Now, researchers from universities in the U.K. and the U.S. have gathered persuasive evidence that a phenomenon called "lithospheric dripping," which causes mountains to subside and rebound over millions of years, is likely to be the cause of the Green River's unusual route.
In order to cut its surprising path through the Uinta Mountains, the Green River ran over land that was temporarily lowered when a lithospheric drip developed beneath the mountains several million years ago. During that time, the river eroded the mountain rock and established the channel it flows through today, including the famous Canyon of Lodore, which eventually linked it to the Colorado River.
Dr. Adam Smith, of the University of Glasgow's School of Geographical & Earth Sciences, is the lead author of the paper published in the Journal of Geophysical Research: Earth Surface.
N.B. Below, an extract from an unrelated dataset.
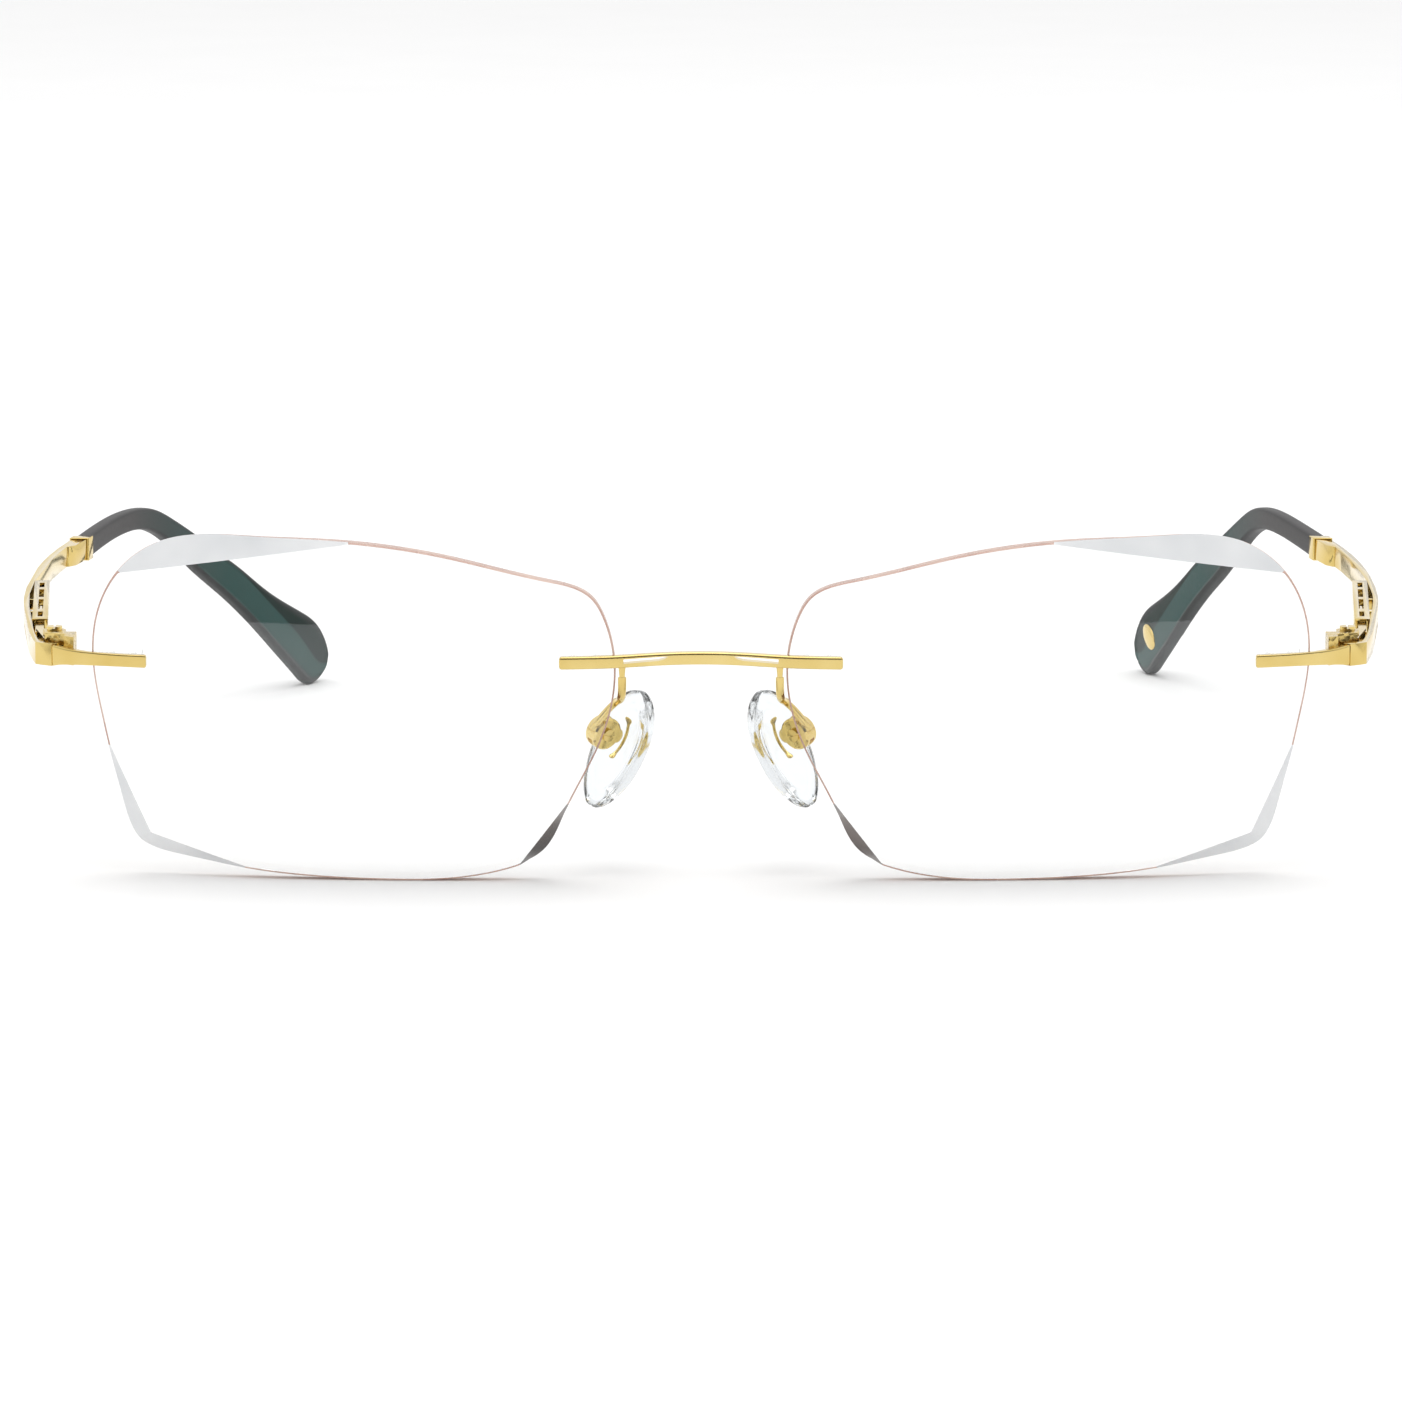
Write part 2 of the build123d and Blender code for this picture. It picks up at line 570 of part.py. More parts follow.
def build():
    nodes = {"bridge": bridge()}
    nodes |= pair("lens", lens())
    nasal = bushing(NASAL_PINS, BRIDGE_PIN_Z)
    temporal = bushing(TEMPORAL_PINS, TEMPLE_Z)
    nodes["lens_bushings"] = both(Compound(children=[*nasal.solids(), *temporal.solids()]))
    nodes |= pair("pad_arm", pad_arm())
    nodes["pad_screws"] = both(pad_screw())
    nodes |= pair("nose_pad", nose_pad())
    nodes |= pair("pad_core", pad_core())
    nodes |= pair("end_piece", end_piece())
    nodes |= pair("hinge_leaf", hinge_leaf())
    nodes["hinge_screws"] = both(hinge_screw())
    washers = [hinge_washer(KNUCKLE_BOTTOM - WASHER), hinge_washer(KNUCKLE_TOP)]
    washers = Compound(children=[solid for washer in washers for solid in washer.solids()])
    nodes |= pair("hinge_washers", washers)
    nodes |= pair("slider", slider())
    nodes |= pair("slider_nut", slider_nut())
    nodes |= pair("flex_spring", flex_spring())
    nodes |= pair("spring_housing", spring_housing())
    for name, side in (("right", TIP_RIGHT), ("left", TIP_LEFT)):
        wire = core_wire(side)
        rear = {"core_wire": wire, "temple": temple() - wire, "ferrule": ferrule() - wire, "tip": tip(side)}
        if name == "right":
            nodes["tip_inlay"] = inlay(side)
            rear["tip"] -= nodes["tip_inlay"]
        for part, body in rear.items():
            nodes[f"{part}_{name}"] = body if name == "right" else mirror(body, Plane.YZ)
    return nodes


os.makedirs("parts", exist_ok=True)
for name, body in build().items():
    export_step(Pos(0, -CENTRE_Y, 0) * body, f"parts/{name}.step")
    print(name, len(body.solids()), round(body.volume, 3))
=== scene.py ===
# %% [markdown]
# Rimless eyeglasses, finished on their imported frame.
# The frame brings every metal part, pin and joint at its real place. This script gives the glasses
# their surfaces: ground and polished lenses, gold plating, silicone pads and two-tone tips.
# Lengths are written in millimetres, as an optician would, and MM turns them into metres.

# %% load the frame
import bmesh
import bpy
import numpy as np
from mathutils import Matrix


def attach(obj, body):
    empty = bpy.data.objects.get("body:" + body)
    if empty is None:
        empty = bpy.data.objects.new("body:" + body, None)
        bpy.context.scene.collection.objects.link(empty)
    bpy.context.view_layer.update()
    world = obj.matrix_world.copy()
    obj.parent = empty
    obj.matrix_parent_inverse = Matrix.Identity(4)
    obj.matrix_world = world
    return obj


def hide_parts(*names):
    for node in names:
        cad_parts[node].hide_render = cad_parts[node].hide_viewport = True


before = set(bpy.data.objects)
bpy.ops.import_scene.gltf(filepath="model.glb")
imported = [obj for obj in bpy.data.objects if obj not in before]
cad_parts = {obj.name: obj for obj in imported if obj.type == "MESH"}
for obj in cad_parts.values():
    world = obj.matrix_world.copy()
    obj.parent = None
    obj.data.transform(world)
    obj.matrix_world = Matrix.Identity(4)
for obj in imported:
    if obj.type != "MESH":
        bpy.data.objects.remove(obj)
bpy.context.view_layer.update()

MM = 0.001
CENTRE_Y = 70.33             # the frame's middle lies this far behind the lens fronts
SIDES = {"left": -1.0, "right": 1.0}


# %% [markdown]
# Every curved outline of a pair of glasses, the lens rim or the side of a tip, is a smooth curve
# through a few places that the maker cares about. A cubic spline does that: between two neighbours
# it is a cubic, and slope and bend run on across each place. The bends are found all at once as one
# set of linear equations. Blender's own curves could do it too, but arrays are easier to reuse.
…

He said, "The merging of the Green and Colorado Rivers millions of years ago altered the continental divide of North America. It created the line that separates the rivers that flow into the Pacific from those that flow into the Atlantic, and created new habitat boundaries for wildlife that influenced their evolution. It's an enormously significant area of the continent."
"For about 150 years now, geologists have debated over exactly how the rivers merged, which is a particularly challenging question for a tectonically inactive area where major geological events are rarer. We think that we've gathered enough evidence to show that lithospheric drip, which is still a relatively new concept in geology, is responsible for pulling the land down enough to enable the rivers to link and merge."
Lithospheric drips occur when dense, mineral-rich material forms at the base of the crust, eventually becoming heavy enough to sink into the mantle below. As they sink, they can drag down the land above them, pulling parts of mountain ranges downward.
When the drip breaks off and continues to sink on its own, the mountain range rebounds, leaving behind a distinctive "bullseye"-patterned zone of uplift across the landscape above the drip's point of origin.
In the new paper, the team show how they used a combination of seismic imaging and sophisticated data modeling to reach their conclusion. Seismic imaging is a process similar to a CT scan which helps scientists "see" below the planet's surface by collecting data on how seismic waves move and are reflected during earthquakes. Researchers from University College London, the University of Utah, and the Utah Geological Survey contributed to the research and co-authored the paper.